I hate to rain on the parade, but full blocks are an essential feature going into the future. Any proposal that tries to avoid ever having full blocks also must address how transaction fees are going to replace inflation as it diminishes.
If not, then there will be no funding for the highly redundant network that exists now, and it will necessarily atrophy to a handful of nodes; Being hardly less subject to coercion, malpractice, and discrimination than our financial system today.
This proposal does not negate full blocks. It has taken a demand driven approach. It is raising max cap only when more than 50% blocks are 90% full. It will decrease max cap if more then 90% blocks are less than 50% full. Hence the provision to collect Tx fee for each miner is always there. When it is increasing max cap because of full blocks, it means there are enough Tx in mempool to be cleared. When it is not there, we will see small blocks and max cap will automatically come down. Hence miners will never be starved off Tx fee.
The absolute best case scenario in this algorithm, from the perspective of fees, is that slightly less than 50% of the blocks are 100% full, and people are so impatient to get their transactions into those blocks that they will bid up the transaction fees up to about 50BTC in total. That way the network would be funded at about the same rate it is today when inflation (The subsidy) stops, ceteris paribus.
There is no prerequisite that coinbase+mining fee needs to equal 50 btc. I understand that you are trying not to disturb the miner's subsidy. But, you are wrong in assuming ceteris paribus. Other things will not remain the same. When the subsidy stops, the transaction volume will be far higher than it is today. So, with increased block size, a miner will be able to fill up a block with much more Tx than it is now and thereby collect much more Tx fee. Moreover, you are also assuming value of BTC will remain same. With increased adoption, that's going to change towards the higher side as well. Hence, if the toal collection of Tx fee is same or even lower than what it is today (which wont most likely be the case), the increased price of BTC will compensate the miners.

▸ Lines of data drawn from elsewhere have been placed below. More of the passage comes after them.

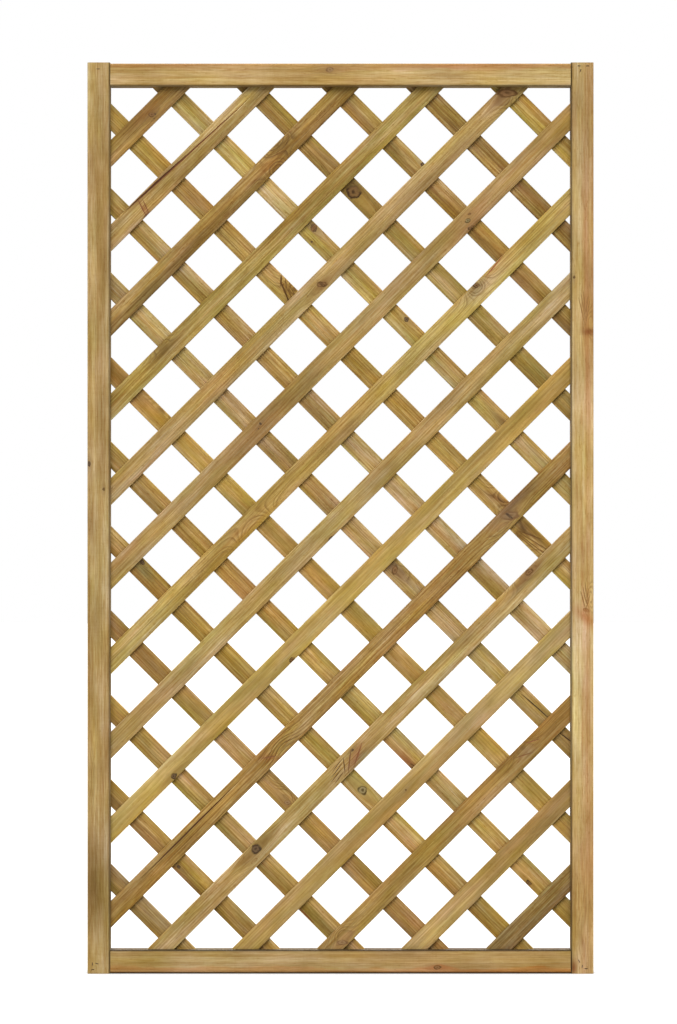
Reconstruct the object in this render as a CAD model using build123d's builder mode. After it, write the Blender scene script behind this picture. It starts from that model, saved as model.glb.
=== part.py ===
from build123d import *
import math
import os

# A framed wooden trellis panel: a square-section frame, grooved along its inner edges, that holds two
# layers of thin laths laid square to each other on the slant. +X is to the right, +Y to the back and
# +Z up; the origin is under the middle of the panel, halfway through its depth. Millimetres.

# Overall size
panel_width = 1000.0
panel_height = 1800.0

# Frame members
stile_width = 45.0
rail_width = 45.0
frame_depth = 45.0
arris_radius = 4.0  # rounded long edges
rail_setback = 2.0  # the rails lie this far inside the ends of the stiles
groove_depth = 12.0
groove_side_gap = 0.25  # beside the laths, on each face
tongue_side_gap = 0.1  # beside the tongue of a rail, on each face
tongue_foot_gap = 0.5  # between the tongue and the foot of its slot
tongue_end_setback = 1.0  # from the outer face of the stile to the end of the tongue
shoulder_gap = 0.3  # between the shoulder of a rail and the stile

# Laths
lath_width = 38.0
lath_thickness = 8.0
laths_per_layer = 15
top_corner_lath = 215.0  # length of the shortest laths, at the top corners, along their middle line
bottom_corner_lath = 229.0  # the same at the bottom corners
lath_arris_radius = 1.2
lath_end_gap = 2.0  # between the cut end of a lath and the foot of the groove
lath_slope = 45.0  # degrees; the front laths rise to the right, the back laths to the left

# Staples that hold the two layers of laths together, one at each crossing, driven from the back
lath_staple_crown = 10.0
lath_staple_wire = 1.2
lath_staple_proud = 0.5  # the crown stands this far out of the back of the lath
lath_staple_cover = 2.0  # wood left in front of the points
crossing_margin = 10.0  # a crossing nearer than this to the frame has no staple

# Staples that pin the corner joints, driven from the front
corner_staple_crown = 6.0
corner_staple_wire = 1.5
corner_staple_sink = 0.8  # the crown lies this deep in the face of the stile
corner_staple_cover = 8.0  # wood left behind the points

# Places of the corner staples: how far across the stile from its inner face, as a share of its width,
# how far across the tongue from its outer edge, as a share of its width, and the turn of the crown
corner_staple_places = {
    ("left", "top"): [(0.53, 0.33, 0)],
    ("right", "top"): [(0.36, 0.15, 0), (0.73, 0.15, 0), (0.42, 0.44, 70)],
    ("left", "bottom"): [(0.78, 0.52, 90), (0.58, 0.55, -20), (0.76, 0.18, 10)],
    ("right", "bottom"): [(0.36, 0.70, -60), (0.50, 0.38, 80), (0.67, 0.24, 0)],
}
staple_fit = 0.05  # clearance all round the wire of every staple

# Worked out from the sizes above
half_width = panel_width / 2
inner_face = half_width - stile_width
groove_width = 2 * (lath_thickness + groove_side_gap)
tongue_thickness = groove_width - 2 * tongue_side_gap
tongue_width = rail_width - groove_depth
slot_length = rail_setback + tongue_width + tongue_foot_gap
front_face = -frame_depth / 2
middle_height = panel_height / 2
slope_sine = math.sin(math.radians(lath_slope))
slope_cosine = math.cos(math.radians(lath_slope))

# The laths end on this rectangle, just short of the foot of the groove
lath_field_side = inner_face + groove_depth - lath_end_gap
lath_field_bottom = rail_setback + tongue_width + lath_end_gap
lath_field_top = panel_height - lath_field_bottom

os.makedirs("parts", exist_ok=True)


def save(part, name):
    """Label a finished piece and write it to its own file."""
    part.label = name
    export_step(part, f"parts/{name}.step")


def staple(crown, wire, leg, spare=0.0, rise=0.0):
    """A square-wire staple with its crown along X, its top at the origin and its legs pointing down.

    With spare on every side it is the pocket for such a staple, which rise opens to the face above.
    """
    with BuildPart() as piece:
        with BuildSketch(Plane.XZ):
            with Locations((0, rise)):
                Rectangle(crown + 2 * spare, rise + leg + spare, align=(Align.CENTER, Align.MAX))
            with Locations((0, -wire - spare)):
                inside = crown - 2 * (wire + spare)
                Rectangle(inside, leg, align=(Align.CENTER, Align.MAX), mode=Mode.SUBTRACT)
        extrude(amount=wire / 2 + spare, both=True)
    return piece.part


def with_bends(blank, radius):
    """Round the two outer bends of a staple."""
    with BuildPart() as bent:
        add(blank)
        fillet(bent.edges().filter_by(Axis.Y).group_by(Axis.Z)[-1], radius)
    return bent.part


def corner_staple_planes(sides, ends):
    """Where the corner staples of the given sides and ends stand, each turned to its own angle."""
    planes = []
    for (side, end), places in corner_staple_places.items():
        if side not in sides or end not in ends:
            continue
        for share_in, share_down, turn in places:
            x = inner_face + share_in * stile_width
            z = rail_setback + share_down * tongue_width
            angle = math.radians(turn)
            planes.append(
                Plane(
                    origin=(
                        x if side == "right" else -x,
                        front_face + corner_staple_sink,
                        panel_height - z if end == "top" else z,
                    ),
                    x_dir=(math.cos(angle), 0, math.sin(angle)),
                    z_dir=(0, -1, 0),
                )
            )
    return planes


corner_staple_leg = frame_depth - corner_staple_sink - corner_staple_cover
corner_staple = staple(corner_staple_crown, corner_staple_wire, corner_staple_leg)
corner_pocket = staple(
    corner_staple_crown, corner_staple_wire, corner_staple_leg, spare=staple_fit, rise=corner_staple_sink
)

# Stiles: full-height uprights, grooved along the inner face, with an open slot at each end that takes
# the tongue of a rail
for side, name in (("left", "left_stile"), ("right", "right_stile")):
    hand = 1 if side == "right" else -1
    middle_x = hand * (inner_face + stile_width / 2)
    with BuildPart() as stile:
        with BuildSketch(Plane.XY):
            with Locations((middle_x, 0)):
                RectangleRounded(stile_width, frame_depth, arris_radius)
            with Locations((hand * (inner_face + groove_depth / 2), 0)):
                Rectangle(groove_depth, groove_width, mode=Mode.SUBTRACT)
        extrude(amount=panel_height)
        for end, inwards in ((0, 1), (panel_height, -1)):
            with BuildSketch(Plane.XY.offset(end)):
                with Locations((middle_x, 0)):
                    Rectangle(stile_width, groove_width)
            extrude(amount=inwards * slot_length, mode=Mode.SUBTRACT)
        with Locations(*corner_staple_planes([side], ["top", "bottom"])):
            add(corner_pocket, mode=Mode.SUBTRACT)
    save(stile.part, name)

# Rails: grooved like the stiles, with a tongue at each end that runs through the slot in the stile
for end, name in (("bottom", "bottom_rail"), ("top", "top_rail")):
    inwards = 1 if end == "bottom" else -1
    outer_edge = rail_setback if end == "bottom" else panel_height - rail_setback
    with BuildPart() as rail:
        with BuildSketch(Plane.YZ):
            with Locations((0, outer_edge + inwards * rail_width / 2)):
                RectangleRounded(frame_depth, rail_width, arris_radius)
            with Locations((0, outer_edge + inwards * (tongue_width + groove_depth / 2))):
                Rectangle(groove_width, groove_depth, mode=Mode.SUBTRACT)
        extrude(amount=inner_face - shoulder_gap, both=True)
        with BuildSketch(Plane.YZ):
            with Locations((0, outer_edge + inwards * tongue_width / 2)):
                Rectangle(tongue_thickness, tongue_width)
        extrude(amount=half_width - tongue_end_setback, both=True)
        with Locations(*corner_staple_planes(["left", "right"], [end])):
            add(corner_pocket, mode=Mode.SUBTRACT)
    save(rail.part, name)

# Staples of the corner joints
with BuildPart() as corner_staples:
    with Locations(*corner_staple_planes(["left", "right"], ["top", "bottom"])):
        add(with_bends(corner_staple, corner_staple_wire))
save(corner_staples.part, "corner_staples")

# The laths of a layer are spread evenly between the shortest one at a top corner and the shortest one
# at the opposite bottom corner; each place is measured from the middle of the panel, square to the laths
field_height = lath_field_top - lath_field_bottom
corner_to_corner = 2 * lath_field_side * slope_sine + field_height * slope_cosine
top_corner_space = top_corner_lath * slope_sine * slope_cosine
bottom_corner_space = bottom_corner_lath * slope_sine * slope_cosine
lath_pitch = (corner_to_corner - top_corner_space - bottom_corner_space) / (laths_per_layer - 1)
lath_places = [
    corner_to_corner / 2 - top_corner_space - count * lath_pitch for count in range(laths_per_layer)
]

# Every crossing that lies clear of the frame, by the places of its front and its back lath
open_side = inner_face - crossing_margin
open_bottom = rail_setback + rail_width + crossing_margin
open_top = panel_height - open_bottom
crossings = {}
for front_place in lath_places:
    for back_place in lath_places:
        x = (back_place - front_place) / (2 * slope_sine)
        z = middle_height + (back_place + front_place) / (2 * slope_cosine)
        if abs(x) <= open_side and open_bottom <= z <= open_top:
            crossings[front_place, back_place] = Plane(
                origin=(x, lath_thickness + lath_staple_proud, z), x_dir=(1, 0, 0), z_dir=(0, 1, 0)
            )

lath_staple_leg = 2 * lath_thickness + lath_staple_proud - lath_staple_cover
lath_staple = staple(lath_staple_crown, lath_staple_wire, lath_staple_leg)
lath_pocket = staple(lath_staple_crown, lath_staple_wire, lath_staple_leg, spare=staple_fit)


def lath(slope, place, thickness, staple_planes):
    """A lath whose middle line passes the middle of the panel at that place, square to its slope.

    A positive thickness lies in front of the plane between the layers, a negative one behind it.
    """
    angle = math.radians(slope)
    along = Axis((0, 0, 0), (math.cos(angle), 0, math.sin(angle)))
    middle = (-place * math.sin(angle), middle_height + place * math.cos(angle))
    with BuildPart() as piece:
        with BuildSketch(Plane.XZ):
            with Locations((0, middle_height)):
                Rectangle(2 * lath_field_side, field_height)
            with Locations(Location(middle, slope)):
                Rectangle(2 * corner_to_corner, lath_width, mode=Mode.INTERSECT)
        extrude(amount=thickness)
        fillet(piece.edges().filter_by(along), lath_arris_radius)
        with Locations(*staple_planes):
            add(lath_pocket, mode=Mode.SUBTRACT)
    return piece.part


# Front laths, from the top left corner, and back laths, from the top right corner
for number, place in enumerate(lath_places, start=1):
    on_front = [plane for (front_place, back_place), plane in crossings.items() if front_place == place]
    on_back = [plane for (front_place, back_place), plane in crossings.items() if back_place == place]
    save(lath(lath_slope, place, lath_thickness, on_front), f"front_lath_{number:02d}")
    save(lath(-lath_slope, place, -lath_thickness, on_back), f"back_lath_{number:02d}")

# Staples of the crossings
with BuildPart() as lath_staples:
    with Locations(*crossings.values()):
        add(with_bends(lath_staple, lath_staple_wire))
save(lath_staples.part, "lath_staples")
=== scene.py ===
import logging
import math
import random
from collections.abc import Callable, Iterator
from dataclasses import dataclass, field
from enum import Enum
from functools import partial, reduce
from typing import Any, ClassVar

import bpy
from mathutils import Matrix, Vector


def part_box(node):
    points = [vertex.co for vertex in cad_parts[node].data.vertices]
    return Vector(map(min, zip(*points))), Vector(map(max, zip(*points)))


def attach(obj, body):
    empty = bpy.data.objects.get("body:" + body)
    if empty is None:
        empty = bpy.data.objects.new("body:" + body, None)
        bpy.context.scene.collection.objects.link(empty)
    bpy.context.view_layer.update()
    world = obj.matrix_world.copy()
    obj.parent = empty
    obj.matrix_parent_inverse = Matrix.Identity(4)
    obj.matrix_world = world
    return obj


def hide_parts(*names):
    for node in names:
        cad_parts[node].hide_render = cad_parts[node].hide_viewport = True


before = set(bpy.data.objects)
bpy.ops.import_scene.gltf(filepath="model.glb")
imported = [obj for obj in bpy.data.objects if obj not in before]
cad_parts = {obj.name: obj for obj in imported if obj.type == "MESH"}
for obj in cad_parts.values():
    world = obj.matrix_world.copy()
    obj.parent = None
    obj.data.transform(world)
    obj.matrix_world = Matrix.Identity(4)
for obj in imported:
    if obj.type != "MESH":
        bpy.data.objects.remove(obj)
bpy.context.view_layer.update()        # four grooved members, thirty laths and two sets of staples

# Dresses a framed wooden trellis panel: pressure-treated pine with its own grain on every board, wire
# staples, a pale floor and soft light. Sizes are in metres, and in a wood's own pattern in millimetres.

log = logging.getLogger("trellis_panel")
MM = 0.001
NODE_PREFIXES = ("ShaderNode", "GeometryNode", "FunctionNode")
CRISP = math.radians(40)  # faces that meet at more than this keep a sharp edge between them
SOFT = {"interpolation_type": "SMOOTHSTEP"}  # for a range that starts and ends gently
Adder = Callable[..., bpy.types.Node]


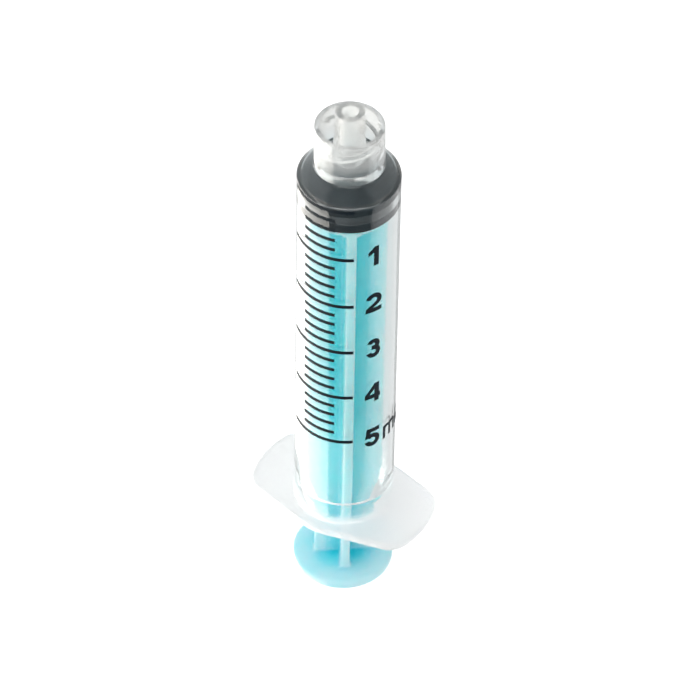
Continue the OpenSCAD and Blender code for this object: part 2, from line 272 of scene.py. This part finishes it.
def cross_outline(half_w, half_t, tip_edge=0.2, corner=0.4):
    """Points (x, y) round a cross with rounded tips and filleted corners, turned to the ribs' angle."""
    arm = arc(half_w - tip_edge, tip_edge - half_t, tip_edge, -90, 0, 4)
    arm += arc(half_w - tip_edge, half_t - tip_edge, tip_edge, 0, 90, 4)
    arm += arc(half_t + corner, half_t + corner, corner, 270, 180, 4)
    outline = []
    for quarter in range(4):
        turn = Matrix.Rotation(RIB_TURN + quarter * math.pi / 2, 2)
        outline += [turn @ Vector(point) for point in arm]
    return outline


def rib_half_width(z):
    """The cross is narrow by the thumb disc and eases out to full width inside the barrel."""
    t = min(max((z - NECK_END_Z) / NECK_EASE, 0.0), 1.0)
    return RIB_NECK + (RIB_REACH - RIB_NECK) * (1 - math.cos(math.pi * t)) / 2


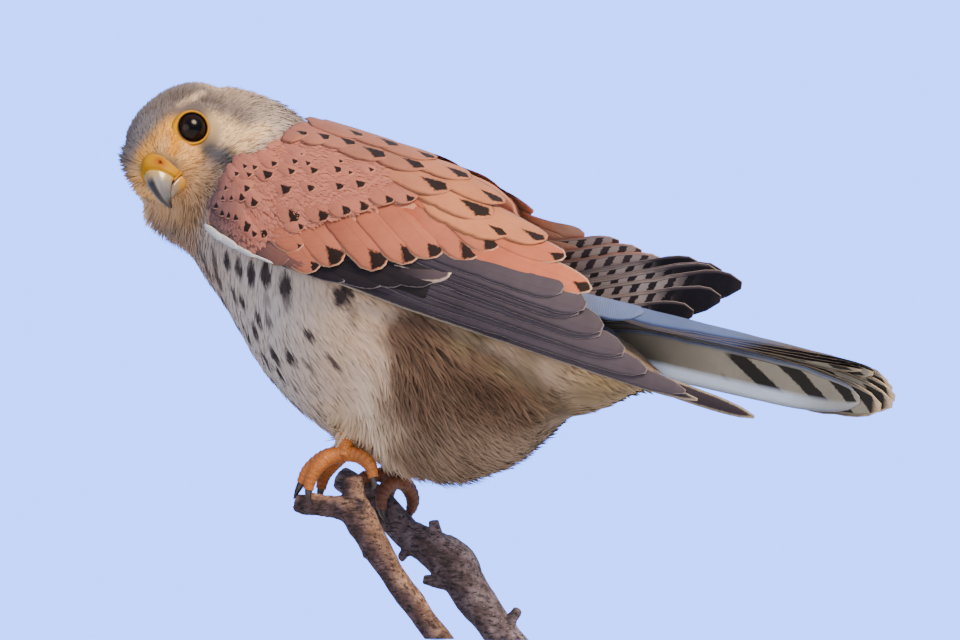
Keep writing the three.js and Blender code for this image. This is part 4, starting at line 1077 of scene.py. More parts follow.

So, forcing end users to a bidding war to save miners is most likely not a solution we need to adopt.
The reason philosophers use "ceteris paribus" is not because they literally know with absolute certainty all of the variables that they want to hold static, it's because they are trying to get at a specific subset of the problem. It's especially useful where testing is impossible, like here where we're trying to design a product that will be robust going into the future. Otherwise we'll get into a gish gallup.
So! The problem I'm pointing out is that we know,
in the best case scenario, that just less than half of transactions will have any bidding pressure to keep transaction fees above the equilibrium price of running roughly one node, because by design we know the remaining half are less than 90% full. There is no reason to believe that this second half of transactions will be bid so high as to fund the entire network to the same, or better, rate as today. How does the protocol keep the network funded as inflation diminishes?
One could get close to this problem by suggesting that there is a time between checks (2000 blocks) which would allow greater than half of blocks to remain full, but if one is seriously suggesting that this should fund the network then one is simultaneously proposing that the block size limit should be doubled every 2000 blocks in perpetuity, otherwise this funding mechanism doesn't exist, and so haven't adequately addressed the problem. If that is a reasonable assumption to you, then the protocol can be simplified to read, "double the block size every 2000 blocks".
You state that there are larger blocks and therefore more transaction fees with this protocol. There is more quantity of transaction fees, but there is not necessarily a higher
value of transaction fees. So again; How does this protocol keep the network funded as inflation diminishes? There is no reason to believe, even being optimistic, that those fees would be anything but marginally higher than enough to fund roughly one node at equilibrium.
That is not the only problem with this protocol, but it is the one I'm focusing on at the moment.